For grade 4 math, the story is similar: In 2013, 48 percent of grade 4 private school students achieved proficient or above, which happens to be the same percentage in 2007. (See that data and more here.)
As for grade 4 reading: In 2013, 49 percent of grade 4 private school students achieved proficient or above. This percentage has not moved much since the inception of the NAEP reading test in 1992 (45 percent). (See that data and more here.)
I guess only one in two private school fourth graders can read nor do math at grade level.
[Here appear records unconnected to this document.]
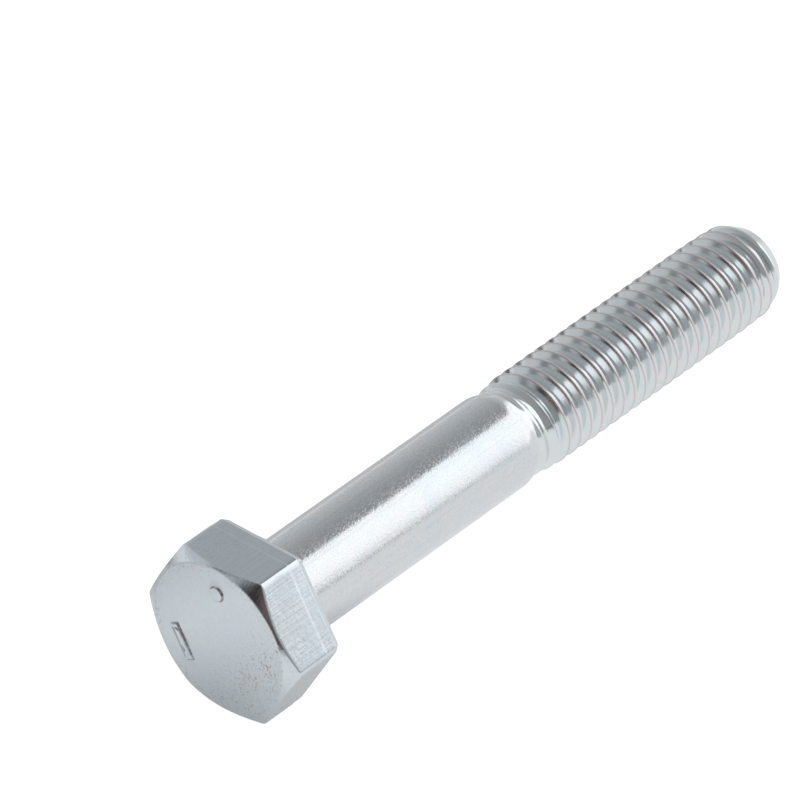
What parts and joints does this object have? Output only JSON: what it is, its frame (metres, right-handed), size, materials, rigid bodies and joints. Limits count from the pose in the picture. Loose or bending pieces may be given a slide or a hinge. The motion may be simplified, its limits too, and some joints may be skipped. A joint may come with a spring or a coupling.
{
  "type": "hex bolt",
  "caption": "Partly threaded metric hex head bolt in zinc-plated steel, with a plain shank, a washer-faced head and a chamfered thread end.",
  "frame": {"origin": "centre of the bearing face under the head", "axes": "+X along the bolt from the head to the thread end, +Z square to the head's upper flat, +Y to a corner of the head"},
  "size_m": [0.0605, 0.0148, 0.0128],
  "materials": {
    "zinc_plated_steel": "bright zinc plate with a clear blue passivate"
  },
  "bodies": {
    "root": {"hex_bolt": "zinc_plated_steel"}
  },
  "joints": []
}
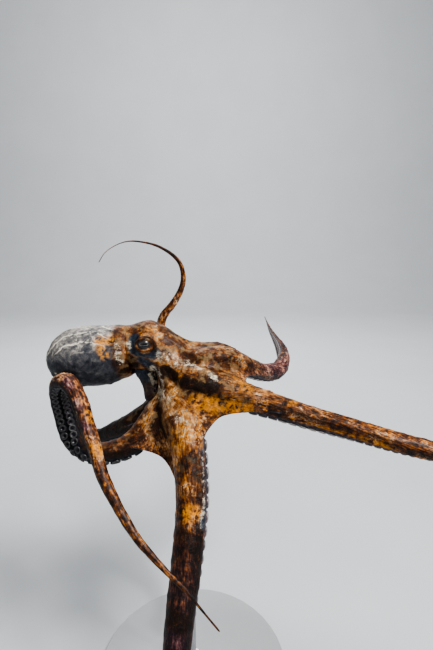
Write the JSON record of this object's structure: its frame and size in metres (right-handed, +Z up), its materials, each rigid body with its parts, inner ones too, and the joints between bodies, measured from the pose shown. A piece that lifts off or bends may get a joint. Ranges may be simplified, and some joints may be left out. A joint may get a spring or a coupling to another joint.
{
  "type": "octopus",
  "caption": "Life-size day octopus swimming mantle first, arms spread and trailing, as a still model on a rod with a flat round base.",
  "frame": {"origin": "centre of the underside of the stand's base, on the floor", "axes": "+Z up; -X is the way the animal swims, mantle first; -Y is the animal's right side, which the picture shows"},
  "size_m": [0.7919, 0.7623, 0.6808],
  "materials": {
    "arm_skin": "wet, finely wrinkled skin, orange brown with darker and golden mottling",
    "web_skin": "wet, smooth stretched skin, golden orange",
    "body_skin": "wet skin, silvery grey with a pale net and brown patches",
    "eye": "wet and glossy, with a dark slit pupil",
    "base_paint": "satin pale grey paint",
    "steel": "brushed"
  },
  "bodies": {
    "root": {"arm_right_1_base": "arm_skin", "arm_right_1_middle": "arm_skin", "arm_right_1_outer": "arm_skin", "arm_right_1_tip": "arm_skin", "arm_right_2_base": "arm_skin", "arm_right_2_middle": "arm_skin", "arm_right_2_outer": "arm_skin", "arm_right_2_tip": "arm_skin", "arm_right_3_base": "arm_skin", "arm_right_3_middle": "arm_skin", "arm_right_3_outer": "arm_skin", "arm_right_3_tip": "arm_skin", "arm_right_4_base": "arm_skin", "arm_right_4_middle": "arm_skin", "arm_right_4_outer": "arm_skin", "arm_right_4_tip": "arm_skin", "arm_left_1_base": "arm_skin", "arm_left_1_middle": "arm_skin", "arm_left_1_outer": "arm_skin", "arm_left_1_tip": "arm_skin", "arm_left_2_base": "arm_skin", "arm_left_2_middle": "arm_skin", "arm_left_2_outer": "arm_skin", "arm_left_2_tip": "arm_skin", "arm_left_3_base": "arm_skin", "arm_left_3_middle": "arm_skin", "arm_left_3_outer": "arm_skin", "arm_left_3_tip": "arm_skin", "arm_left_4_base": "arm_skin", "arm_left_4_middle": "arm_skin", "arm_left_4_outer": "arm_skin", "arm_left_4_tip": "arm_skin", "crown": "arm_skin", "web_right_1_to_right_2": "web_skin", "web_right_2_to_right_3": "web_skin", "web_right_3_to_right_4": "web_skin", "web_right_4_to_left_4": "web_skin", "web_left_4_to_left_3": "web_skin", "web_left_3_to_left_2": "web_skin", "web_left_2_to_left_1": "web_skin", "web_left_1_to_right_1": "web_skin", "mantle": "body_skin", "head": "body_skin", "funnel": "body_skin", "eye_left": "eye", "eye_right": "eye", "stand_base": "base_paint", "stand_collar": "steel", "stand_rod": "steel"}
  },
  "joints": []
}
Or not.
I’m going to go with the words of Tom Loveless and research of Gary Phillips that Carol Burris included in her Washington Post article on NAEP:
Loveless, who has written extensively about NAEP, said the following in his email correspondence with me:
“The cut point on NAEP is much too high [to be considered grade level].
In a 2007 study, researcher Gary Phillips projected where scores on the TIMSS, a series of international math and science given to kids around the world, would land on the NAEP scale. He estimated that 27 percent of Singapore’s 8th graders would fail to meet the NAEP proficient cut score in math. At the time, Singapore was the highest scoring country in the world. Japan — not exactly a weak math country–would see only 57 percent meet proficiency; 43 percent would “fail.” You can read more about that study on pp. 10-13 of the 2007 Brookings Report authored by Loveless that you can find here.
NAEP “proficient” does not equate with either “at grade level” or “grade-level proficiency,” even if Brown insists that it does– and even if she is willing to publicly declare war on America’s private schools in an effort to justify her error.
How about it, Campbell? Are America’s private schools producing one in two 4th and 8th graders who cannot read nor do math, uh, with grade-level proficiency??